Mr. Yatani will on Wednesday set the stage for the setting up of PSSS which will have a board and CEO by announcing the January date when civil servants will start contributing to the fund.
Public servants do not contribute to their retirement upkeep, a move that will increase taxpayers’ pension burden.
This means that state workers will cede about 2.4 billion shillings monthly or 28 billion shillings to the fund that will emerge as Kenyans largest pension scheme.
The pension budget has increased by more than three-fold in the last 10 years from 25 billion shillings in 2008/09 to 86 billion shillings in the 2018/19 financial year.
Part of the pension burden has been attributed to the government failures to push through necessary reforms including kick-starting the contributory pension scheme that was first mooted eight years ago.

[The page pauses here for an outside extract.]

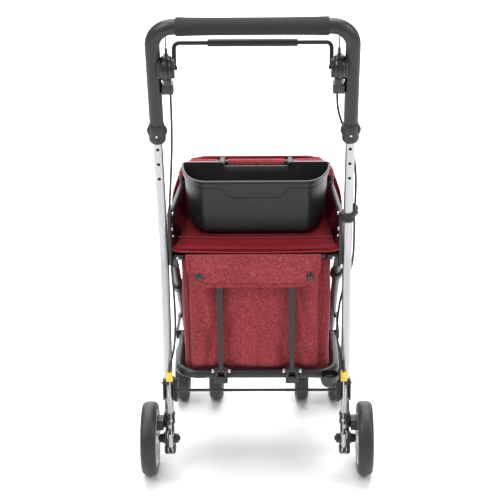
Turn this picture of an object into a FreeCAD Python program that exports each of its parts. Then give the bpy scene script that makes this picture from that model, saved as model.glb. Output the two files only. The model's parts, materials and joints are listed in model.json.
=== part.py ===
"""Folding four-wheel shopping walker, modelled in millimetres.

Working frame: X to the user's right, Y in the direction of travel, Z up from the ground, with the
rear axle at Y = 0. Every finished sub-part is then placed so that the origin of the written parts
lies on the ground under the middle of the whole walker.
"""
import FreeCAD, Part
import math
import os

import Sketcher

VECTOR = FreeCAD.Vector
DOC = FreeCAD.newDocument("shopping_walker")

# Driving dimensions: name, value in millimetres or degrees, what it is.
DIMENSIONS = [
    ("axle_y", -135.4, "rear axle from the origin, along the direction of travel"),
    ("post_x", 188, "centre of a rear post from the middle"),
    ("post_radius", 9.5, "outside of the rear post tube"),
    ("post_bore", 7.9, "inside of the rear post tube"),
    ("post_bottom", 52, "lower end of the post, inside the wheel carrier"),
    ("bend_height", 510, "height of the bend in the post"),
    ("bend_radius", 120, "centre line radius of that bend"),
    ("lean_deg", 14.5, "rearward lean of the upper post"),
    ("post_rise", 375, "length of the upper post above the bend"),
    ("hole_pitch", 34, "spacing of the height adjustment holes"),
    ("hole_radius", 3.3, "height adjustment hole"),
    ("button_rise", 292, "locking button above the bend, along the post"),
    ("button_radius", 2.6, "locking button"),
    ("handle_rise", 522, "centre line of the hand grip above the bend, along the post"),
    ("handle_radius", 11, "outside of the handle tube"),
    ("handle_bore", 9.56, "inside of the handle tube, a running fit on the post"),
    ("corner_radius", 40, "centre line radius of the handle's corners"),
    ("cover_radius", 15, "outside of the moulded leg cover"),
    ("grip_radius", 16.5, "outside of the foam grip"),
    ("grip_half", 143, "half the length of the foam grip"),
    ("collar_rise", 272, "lower end of the collar above the bend, along the post"),
    ("collar_length", 40, "height of the collar"),
    ("collar_radius", 17, "outside of the collar"),
    ("lever_rise", 435, "brake lever pivot above the bend, along the post"),
    ("lever_radius", 25, "outside of the brake lever housing"),
    ("bar_height", 977, "centre line of the brake bar above the ground"),
    ("bar_y", -100, "centre line of the brake bar, along the direction of travel"),
    ("bar_x", 148.5, "arm of the brake bar from the middle"),
    ("bar_radius", 4.25, "brake bar rod"),
    ("bar_grip_radius", 7.5, "sleeve on the brake bar"),
    ("bar_grip_half", 85, "half the length of that sleeve"),
    ("wheel_radius", 80, "rear wheel over the tyre"),
    ("wheel_inner_x", 215, "inner face of the rear tyre from the middle"),
    ("wheel_width", 33, "width of the rear tyre"),
    ("rim_radius", 62, "rear rim under the tyre"),
    ("drum_radius", 52, "inside of the brake ring on the rear rim"),
    ("axle_radius", 4, "rear and front axles"),
    ("running_gap", 0.05, "radial clearance of a turning fit"),
    ("fold_y", 8, "main folding pivot, along the direction of travel"),
    ("fold_height", 500, "main folding pivot above the ground"),
    ("leg_x", 170, "centre of a front leg from the middle"),
    ("leg_radius", 8.5, "front leg tube"),
    ("cross_y", 375, "front cross tube and caster stems, along the direction of travel"),
    ("cross_height", 165, "front cross tube above the ground"),
    ("caster_x", 141, "caster stem from the middle"),
    ("caster_trail", 22, "caster axle behind its stem"),
    ("caster_radius", 65, "front wheel over the tyre"),
    ("caster_inner", 24, "inner face of a front wheel from the caster stem"),
    ("caster_width", 32, "width of a front tyre"),
    ("base_height", 236, "centre line of the base hoop above the ground"),
    ("base_x", 166, "side of the base hoop from the middle"),
    ("base_radius", 10, "base hoop tube"),
    ("base_corner", 38, "centre line radius of the base hoop's corners"),
    ("base_pivot_y", 297.2, "base hoop pivot on the front legs, along the direction of travel"),
    ("strut_x", 75, "seat strut from the middle"),
    ("strut_foot_y", -13, "lower pivot of a seat strut, along the direction of travel"),
    ("strut_foot_height", 248, "lower pivot of a seat strut above the ground"),
    ("strut_top_y", -8, "upper end of a seat strut, along the direction of travel"),
    ("strut_top_height", 488, "upper end of a seat strut above the ground"),
    ("rail_x", 156, "side of the seat rail from the middle"),
    ("rail_radius", 5, "seat rail tube"),
    ("rail_height", 503, "seat rail above the ground"),
    ("hinge_y", 185, "seat hinge on the front of the rail, along the direction of travel"),
    ("seat_half", 166, "half the width of the seat cushion at its rear"),
    ("seat_taper", 7.5, "how much narrower the seat cushion's front is on each side"),
    ("seat_back_y", -18, "rear edge of the seat cushion, along the direction of travel"),
    ("seat_front_y", 176, "front edge of the seat cushion, along the direction of travel"),
    ("seat_bottom", 512, "underside of the seat cushion above the ground"),
    ("seat_top", 531, "top of the seat cushion above the ground"),
    ("bag_half", 154, "half the width of the shopping bag"),
    ("bag_wall", 4, "thickness of the bag's padded walls"),
    ("bag_bottom", 228, "bottom of the shopping bag above the ground"),
    ("bag_top", 490, "upper edge of the shopping bag above the ground"),
    ("bag_back_y", 20, "rear wall of the shopping bag, along the direction of travel"),
    ("hoop_x", 174, "side of the bag hoop from the middle, at the posts"),
    ("hoop_taper", 13, "how much narrower the bag hoop's far end is on each side"),
    ("hoop_radius", 6.5, "bag hoop tube"),
    ("hoop_side_height", 584, "side bars of the bag hoop above the ground"),
    ("hoop_top_height", 634, "top bar of the bag hoop above the ground"),
    ("hoop_y", 220, "upright part of the bag hoop, along the direction of travel"),
    ("arch_half", 190, "half the width of the arched bag top"),
    ("arch_top", 638, "top of the arched bag top above the ground"),
    ("basket_bottom", 533, "underside of the basket above the ground"),
    ("basket_top", 650, "rim of the basket above the ground"),
    ("basket_wall", 3, "wall of the basket"),
    ("cup_radius", 20, "cane cup over its rim"),
    ("cable_radius", 2.4, "brake cable over its sheath"),
    ("wire_radius", 1, "bare brake wire"),
]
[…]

The Treasury forecast will need 106 billion shillings in the year starting next July for pension payouts, rising to 153 billion shillings in the year ended June 2022 reflecting a 20 percent raise.
“Membership to the scheme will be mandatory to all entrants upon commencement of the Act and all employees aged below 45 as at the date,” Yatani said
“Employees aged 45 years and above will have an option to join the scheme by completing the Public Service Superannuation Scheme option form” he added.
Civil servants were initially to contribute two percent of their monthly salary to the scheme in the first year, five percent in the second, and 7.5 percent from the third year.